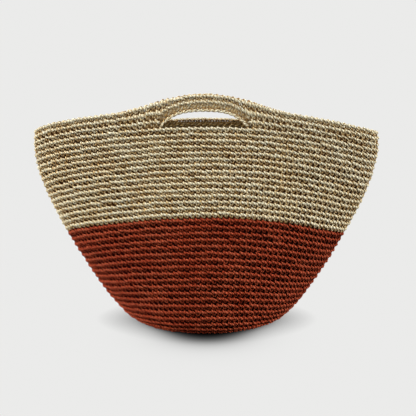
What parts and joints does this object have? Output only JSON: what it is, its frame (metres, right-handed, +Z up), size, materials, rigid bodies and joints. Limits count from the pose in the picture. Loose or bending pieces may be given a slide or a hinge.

== == ==

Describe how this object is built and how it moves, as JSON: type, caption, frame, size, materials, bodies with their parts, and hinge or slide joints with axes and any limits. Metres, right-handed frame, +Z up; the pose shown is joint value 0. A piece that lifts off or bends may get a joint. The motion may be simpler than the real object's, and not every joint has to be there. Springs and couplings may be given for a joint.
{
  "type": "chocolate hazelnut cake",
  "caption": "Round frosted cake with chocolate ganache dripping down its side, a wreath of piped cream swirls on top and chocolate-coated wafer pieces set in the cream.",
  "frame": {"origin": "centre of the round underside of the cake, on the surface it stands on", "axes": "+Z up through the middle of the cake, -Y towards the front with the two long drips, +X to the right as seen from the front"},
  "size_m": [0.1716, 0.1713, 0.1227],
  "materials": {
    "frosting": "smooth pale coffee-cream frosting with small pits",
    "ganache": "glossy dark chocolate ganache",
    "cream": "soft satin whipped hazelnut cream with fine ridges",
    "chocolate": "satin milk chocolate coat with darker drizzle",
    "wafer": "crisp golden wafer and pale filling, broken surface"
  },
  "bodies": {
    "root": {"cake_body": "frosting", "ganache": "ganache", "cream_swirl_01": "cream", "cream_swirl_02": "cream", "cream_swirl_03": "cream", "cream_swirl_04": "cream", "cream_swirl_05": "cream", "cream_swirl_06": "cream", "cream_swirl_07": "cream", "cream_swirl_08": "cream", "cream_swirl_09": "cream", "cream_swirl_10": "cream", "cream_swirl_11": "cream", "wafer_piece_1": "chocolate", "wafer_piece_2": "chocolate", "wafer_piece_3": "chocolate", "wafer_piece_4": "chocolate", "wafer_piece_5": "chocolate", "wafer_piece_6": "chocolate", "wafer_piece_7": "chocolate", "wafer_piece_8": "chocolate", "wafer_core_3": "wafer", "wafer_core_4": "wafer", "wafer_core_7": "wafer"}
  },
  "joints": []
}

== == ==

__Task instructions__. Go through the listing above and list every line that has the word "handed".

__Right answer__.
What parts and joints does this object have? Output only JSON: what it is, its frame (metres, right-handed, +Z up), size, materials, rigid bodies and joints. Limits count from the pose in the picture. Loose or bending pieces may be given a slide or a hinge.
Describe how this object is built and how it moves, as JSON: type, caption, frame, size, materials, bodies with their parts, and hinge or slide joints with axes and any limits. Metres, right-handed frame, +Z up; the pose shown is joint value 0. A piece that lifts off or bends may get a joint. The motion may be simpler than the real object's, and not every joint has to be there. Springs and couplings may be given for a joint.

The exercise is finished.